I passed on A Moon for the Misbegotten with Kate Nelligan, mostly because I'd seen the celebrated Colleen Dewhurst-Jason Robards version of the previous decade. Next came the breathtaking Sunday in the Park With George. I had been lucky enough to see the summer 1983 Playwrights Horizons workshop of the show, and had taken to the piece immediately, even before it had a second act and several of its principal songs. During Broadway previews, it was evident that while Mandy Patinkin and Bernadette Peters were glorious in their roles and the physical production was ideal, the show wasn't fully landing with audiences.

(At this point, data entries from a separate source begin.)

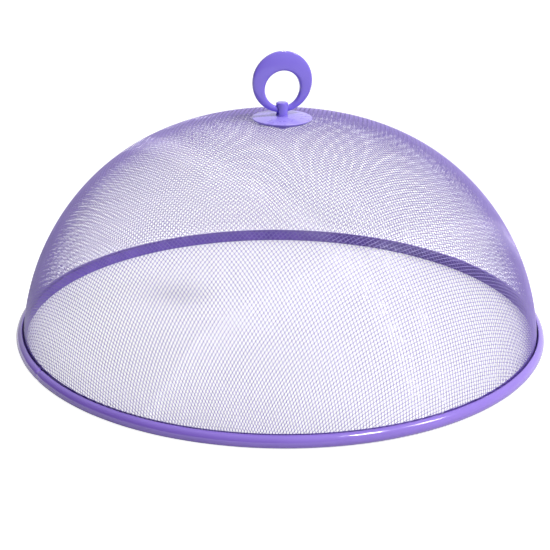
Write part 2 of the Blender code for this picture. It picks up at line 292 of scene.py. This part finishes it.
def make_cloth():
    crossings, outward, over = woven_crossings()
    paint = new_finish(
        "cloth_paint", cloth_light, cloth_dark,
        patches=45, roughness=(0.28, 0.45), ripples=900, ripple_height=0.00003, coat=1,
    )
    paint.node_tree.nodes["Principled BSDF"].inputs["Coat IOR"].default_value = cloth_coat_ior
    lift = outward * over * wire_diameter / 2
    warp = (crossings + lift).swapaxes(0, 1)
    weft = crossings - lift
    middle = len(warp) // 2
    halves = {
        "warp_wires_left": (warp[:middle], outward.swapaxes(0, 1)[:middle]),
        "warp_wires_right": (warp[middle:], outward.swapaxes(0, 1)[middle:]),
        "weft_wires_left": (weft[:middle], outward[:middle]),
        "weft_wires_right": (weft[middle:], outward[middle:]),
    }
    for name, (paths, directions) in halves.items():
        wires = wire_piece(name, paths, directions, paint)
        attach(wires, "cover")
        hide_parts("mesh_dome")


make_cloth()


# Rim hoop
# A ring of drawn steel wire, welded end to end, that the rim strip is rolled round to keep it circular. Its
# steel stays bare, and only a sliver of it shows in the gap between the rim and the cloth.
hoop_low, hoop_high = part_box("rim_hoop")
hoop_wire_radius = (hoop_high.z - hoop_low.z) / math.sqrt(3)
hoop_radius = hoop_high.x - hoop_wire_radius
hoop_height = (hoop_low.z + hoop_high.z) / 2
hoop_steps = 288
hoop_sides = 14
steel_light = (0.56, 0.56, 0.58, 1)
steel_dark = (0.42, 0.42, 0.44, 1)


def grid_faces(rows, columns, wrap_rows, wrap_columns):
    """The quads of a grid of points, joined past its last row or column where it wraps."""
    index = np.arange(rows * columns).reshape(rows, columns)
    if wrap_rows:
        index = np.concatenate([index, index[:1]])
    if wrap_columns:
        index = np.concatenate([index, index[:, :1]], axis=1)
    quads = np.stack([index[:-1, :-1], index[1:, :-1], index[1:, 1:], index[:-1, 1:]], axis=-1)
    return quads.reshape(-1, 4)


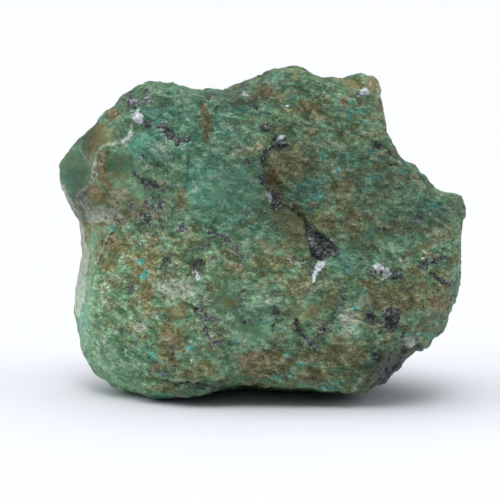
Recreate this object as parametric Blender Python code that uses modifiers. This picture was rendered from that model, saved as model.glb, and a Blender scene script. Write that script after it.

The late addition of two songs "Children and Art," "Lesson #8" greatly helped the show to jell, and by the time it opened, Sunday was remarkable. The show had staunch champions notably Times critic Frank Rich and an equal number of detractors. It was an unusually daring project for Broadway and received mixed reviews, so it was unable to pose a serious Tony threat to La Cage.
More than one person has told me that I missed an unintentional hoot by skipping Barbara Rush in the solo play A Woman of Independent Means. I enjoyed Arthur Kopit's intriguing, controversial, short-lived End of the World, also directed by Hal Prince. The season closed with Stephanie Mills in The Wiz, like Mame and Oliver! a short-lived revival featuring an original star. It was simply too soon to bring the show back, and while the original staging was more or less intact, the physical production was inferior to the original's. In the second act, Mills got an unnecessary new song, "Wonder, Wonder Why."